On tourne dans l’allée de la maison, on croise l’homme de ménage (Eladi) du proprio, qui salue : « Pole na kazi », ce qui signifie littéralement « Désolé pour le travail », une formule de compassion pour celui qui va ou revient du travail. Venant de lui, qui commence à bosser avant que je me lève et qui est encore en train de turbiner quand je me couche, cela a un certain sel. On se marre et on se souhaite une bonne soirée.

Quelle vie de chien, aïe aïe aïe.

Ma maison, elle a trois chambres, louées séparément. Devant, des bananiers, des grenadiers, un oranger, des fleurs. Une petite terrasse.

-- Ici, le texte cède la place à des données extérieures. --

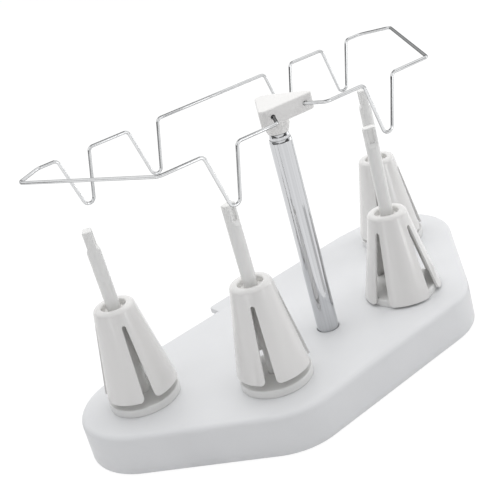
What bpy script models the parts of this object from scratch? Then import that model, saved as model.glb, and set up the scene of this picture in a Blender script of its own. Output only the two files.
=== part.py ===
"""Thread spool stand for four spools, with a telescopic pole and a wire thread guide.

Metres, +Z up. The origin is on the pole's axis, on the underside of the base.
Run it with blender --background --python part.py, or from Blender's text editor.
"""

import math

import bmesh
import bpy
from mathutils import Matrix, Vector

MM = 0.001

# Clearances
TOUCH = 0.3 * MM              # gap between pieces that rest on or in each other
GUIDE_OVER_PINS = 0.33 * MM   # gap that the guide's loops keep over the pins when the pole is down

# Base: the plan is the hull of circles centred on the four pins and of two more that push the back side out
BASE_HEIGHT = 25.5 * MM
BASE_CORNER = 41.0 * MM       # radius at the top
BASE_DRAFT = 0.5 * MM         # how much wider each side stands at the bottom
BASE_ROUND = 3.5 * MM
BACK_SIDE_OUT = 2.5 * MM      # how far the back side stands out past the circles round the back pins
BACK_SIDE_HALF = 95.0 * MM    # half the length of the back side's straight part
COVER_WALL = 2.4 * MM
BACK_PIN_X = 111.35 * MM
BACK_PIN_Y = 46.6 * MM
FRONT_PIN_X = 55.35 * MM
FRONT_PIN_Y = -13.8 * MM
TAB_HALF_WIDTH = 22.0 * MM
TAB_REACH = 9.5 * MM
TAB_THICK = 4.0 * MM
TAB_CORNER = 3.0 * MM
PLATE_THICK = 2.5 * MM
FOOT_RADIUS = 8.0 * MM
FOOT_SINK = 1.2 * MM
FOOT_PROUD = 1.0 * MM
POST_RADIUS = 4.6 * MM

# Screws
SCREW_RADIUS = 1.5 * MM
SCREW_HEAD = 3.3 * MM
SCREW_HEAD_HEIGHT = 1.3 * MM
COVER_SCREW_BITE = 11.0 * MM
SCREW_FROM_ROW = 28.0 * MM     # from each row of pins to the middle screw on that side
PIN_SCREW_BITE = 12.0 * MM
POLE_SCREW_RADIUS = 2.0 * MM
POLE_SCREW_HEAD = 4.4 * MM
POLE_SCREW_BITE = 10.0 * MM

# Pole: three tubes, one inside the other
POLE_RADIUS = 6.8 * MM
TUBE_WALL = 0.5 * MM
TUBE_STEP = 3.3 * MM          # how far the middle tube stands out of the outer one
HUB_LOW = 6.0 * MM            # underside of the hub that holds the pole
HUB_WALL = 3.5 * MM
HUB_FLOOR = 3.0 * MM
PLUG_LENGTH = 14.5 * MM
BUSH_FLANGE = 3.0 * MM
BUSH_STEM = 10.0 * MM
TUBE_SLACK = 0.6 * MM         # end clearance under each sliding tube

# Spool pins and the discs under them
PIN_RADIUS = 4.1 * MM
PIN_ABOVE_BASE = 112.5 * MM
PIN_HEAD = 10.5 * MM          # length of the two flats at the top
PIN_FLAT = 2.6 * MM           # from the axis to each flat
PIN_SHOULDER = 2.4 * MM       # height of the slope below each flat
PIN_RECESS_WIDTH = 3.4 * MM
PIN_RECESS_TOP = 1.3 * MM     # below the pin's top
PIN_RECESS_HEIGHT = 8.6 * MM
PIN_RECESS_DEPTH = 0.9 * MM
PIN_BOSS_WALL = 3.5 * MM
PIN_FLOOR = 3.0 * MM
PIN_SEAT = 10.5 * MM          # length of pin inside the base
DISC_RADIUS = 21.8 * MM
DISC_TOP = 5.0 * MM           # above the base
DISC_EDGE = 0.6 * MM

# Cone holders
CONE_LENGTH = 55.5 * MM
CONE_OVER_DISC = [4.1 * MM, 4.1 * MM, None, 2.5 * MM]  # gap under each raised cone
CONE_OVER_BASE = 1.5 * MM     # gap under the third one, which is spread over its disc
CONE_MOUTH = 7.28 * MM
CONE_RIM_RADIUS = 11.2 * MM   # flat part of the rim
CONE_FOOT_RADIUS = 22.3 * MM
CONE_WALL = 1.5 * MM
CONE_WEB_DEPTH = 4.0 * MM
CONE_WEB = 2.4 * MM
CONE_COLLAR_WALL = 1.6 * MM
CONE_COLLAR_LENGTH = 33.7 * MM
PETAL_OVER_DISC = 0.4 * MM    # gap between the spread cone's petals and its disc
SLIT_TOP = 9.0 * MM           # below the rim
SLIT_WIDTH_TOP = 2.4 * MM
SLIT_WIDTH_FOOT = 7.0 * MM
PETAL_CORNER = 2.0 * MM
SLITS = 4

# Thread guide
GUIDE_TURN = math.radians(-7.0)
WIRE_RADIUS = 1.0 * MM
LOOP_DEPTH = 31.7 * MM
LOOP_WIDTH = 21.0 * MM
LOOP_BEND = 3.5 * MM
WIRE_BEND = 3.0 * MM
WIRE_BACK_Y = 69.6 * MM
WIRE_FRONT_Y = -30.2 * MM
BACK_OUTER_LOOP_X = 97.4 * MM
BACK_INNER_LOOP_X = 50.4 * MM
FRONT_LOOP_X = 53.2 * MM
WIRE_SHOULDER_X = 120.0 * MM
WIRE_END_X = 136.2 * MM
WIRE_END_Y = 56.8 * MM
WIRE_FRONT_END_X = 90.4 * MM
WIRE_KINK_X = 16.8 * MM
WIRE_ENTRY_X = 10.7 * MM
WIRE_IN_HOLDER = 7.5 * MM

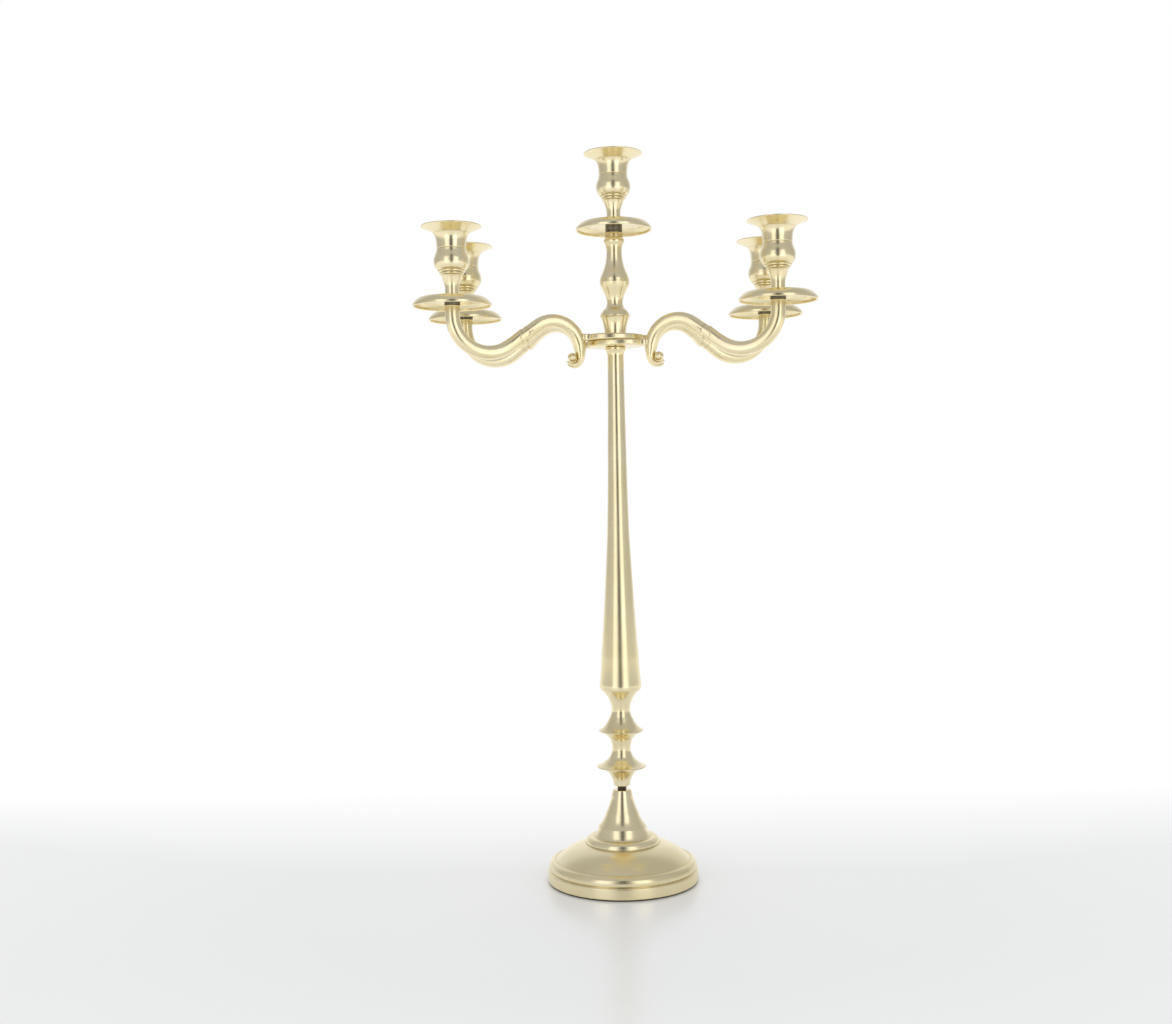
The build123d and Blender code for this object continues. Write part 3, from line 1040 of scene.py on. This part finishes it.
@dataclass
class DoubleArm:
    """One casting: an eye on the hub stud with a scrolled arm to each side."""

    name: str
    finishes: Finishes
    angles: Point = (0.0, 180.0)
    around: int = 84
    eye_half: Point = (32.6, 24.3)
    web: float = 6.6
    web_reach: float = 39.0
    bore: float = 4.06
    thickness: float = 6.4
    turn_gap: float = 0.1
    rise: float = 10.3
    ball: Point = (4.7, 6.6)
    fullness: float = 0.92
    half_depth: tuple[Point, ...] = ((0.0, 0.9), (7.0, 1.5), (14.0, 2.5), (20.0, 4.1), (28.0, 6.0),
                                     (36.0, 7.1), (70.0, 7.0), (110.0, 6.9), (140.0, 7.4), (225.0, 7.6))
    half_width: tuple[Point, ...] = ((0.0, 2.9), (10.0, 4.6), (20.0, 5.9), (32.0, 6.8), (70.0, 7.0),
                                     (110.0, 6.9), (140.0, 7.4), (225.0, 7.6))
    leaf_middle: float = 0.497
    leaf_over: float = 1.0
    leaf_under: float = 2.1
    leaf_length: float = 13.0
    leaf_point: float = 8.0

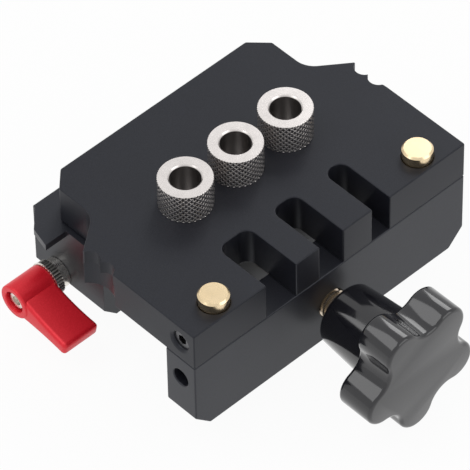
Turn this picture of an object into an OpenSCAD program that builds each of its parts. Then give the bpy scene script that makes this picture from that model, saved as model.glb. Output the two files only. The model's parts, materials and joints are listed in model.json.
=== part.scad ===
// Self centering doweling jig. Millimetres. The origin lies on the middle bush's axis
// at the underside of the guide plate; +Y points away from the star knob, +Z up.

/* [Guide plate] */
// Width of the plate and the fence
plate_w = 92.4; // [88:0.2:110]
// From the bush line to the front edge
plate_front = 33.9; // [32:0.1:42]
// From the bush line to the rear edge
plate_rear = 29.9; // [28:0.1:38]
// Thickness of the plate
plate_t = 11.6; // [10:0.2:16]
// Width of the plate at its waist
waist_w = 72.8; // [70:0.2:76]
// Where the waist starts, behind the bush line
waist_start = 5.7; // [4:0.1:8]
// Angle of the waist's shoulder
waist_angle = 36.7; // [30:0.1:42]
// Fillet at the foot of the shoulder
waist_fillet = 6.2; // [3:0.1:7]
// Chamfer at the rear corners
rear_chamfer = 4.8; // [2:0.1:5.5]

/* [Sighting slots and notches] */
// Distance between neighbouring bushes and slots
bush_pitch = 17; // [15.4:0.1:17.4]
// Widths of the three sighting slots, left to right
slot_widths = [10, 8, 6]; // [5:0.5:10]
// Where the slots end, in front of the bush line
slot_end = 16.6; // [15:0.1:20]
// Corner radius at a slot's end
slot_corner = 2.9; // [1:0.1:3]
// Radius of the finger notch in each side
notch_r = 6.9; // [5:0.1:8]
// Depth of that notch
notch_depth = 2.8; // [1.5:0.1:3.5]
// Height of the pointer above the notch
pointer_h = 4; // [2:0.1:6]
// Depth of the two scallops beside the pointer
scallop_depth = 2; // [1:0.1:2.6]
// Radius of a scallop
scallop_r = 2.8; // [2.7:0.1:3.6]
// How far the pointer's tip lies inside the side
pointer_inset = 0.5; // [0.2:0.1:1]

/* [Drill bushes] */
// Diameter of the knurled head
bush_head_d = 14.2; // [12:0.1:15]
// Height of the head above the plate
bush_head_h = 8.9; // [5:0.1:14]
// Bore for the drill
bush_bore_d = 8; // [4:0.5:9]
// Diameter of the shank in the plate
bush_shank_d = 11; // [10.4:0.1:11.6]
// Chamfer at the head's edges
bush_chamfer = 0.35; // [0.2:0.05:0.8]
// Chamfer at the mouth of the bore
bore_chamfer = 0.4; // [0.2:0.05:0.8]

/* [Fence and pins] */
// Thickness of the front fence
fence_t = 10.3; // [9.6:0.1:12]
// Height of the fence below the plate
fence_h = 23.4; // [22:0.1:34]
// Chamfer at the fence's lower corners
fence_chamfer = 4.8; // [2:0.1:6]
// Diameter of a brass pin
pin_d = 8; // [6:0.1:8.4]
// Distance from the middle to a pin
pin_x = 34.7; // [34.2:0.1:36]
// Distance from the front edge to the pins and screws
pin_inset = 5.2; // [5:0.05:5.6]
// Height of a pin above the plate
pin_above = 3.1; // [1:0.1:6]
// Depth of a pin in the fence
pin_in_fence = 6; // [4:0.1:10]
// Diameter of a set screw
set_screw_d = 5; // [4:0.5:6]
// Height of the set screws above the underside
set_screw_z = 6; // [4:0.1:7]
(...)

Un vaste salon avec une tête de gnou impavide au-dessus de la cheminée (trophée du proprio, vétérinaire à la retraite et chasseur, qui n’en est pas peu fier), une télé pour voir les feuilletons burkinabés et québécois sur TV5 Monde, un bureau que j’ai réussi à arracher de haute lutte à Baba Mgeni (le proprio).

Une petite Kili (bière locale) au frigo, et je m’assois sur la terrasse. Il y a peu encore un train hululait à 20 mètres, derrière les arbres fruitiers, pour éloigner les piétons de la voie ferrée utilisée comme piste par les citadins. Eladi passe avec une pile d’assiettes. Sa mission dans la vie semble consister à laver la vaisselle. Toute cette vaisselle à laver, ça a quelque chose d’effrayant. Ou il s’agit d’une passion, et il relave en boucle toute la vaisselle de la maison, ou il a été collectivisé pour laver les assiettes de tout le quartier, ou toute la famille a le ver solitaire et passe les journées à bouffer. Enfin, il y a un truc.

Quoi qu’il en soit, Eladi passe, et il s’arrête. Il apprécie beaucoup que je lui parle en kiswahili : ça le fait marrer. Au début j’étais vexé, d’autant qu’il ne prenait même pas la peine de me répondre : il se marrait et repartait laver deux-trois bols. Maintenant, c’est mieux : il se marre toujours, mais il répond, me parle doucement et gentiment (comme à un trisomique léger). Enfin, il peut faire le malin, moi je sirote ma bière et lui retourne à son évier.

Et puis le soleil se couche gentiment. Je rentre.

Enfin, tout ça pour dire que la vie est dure ici. Ouais.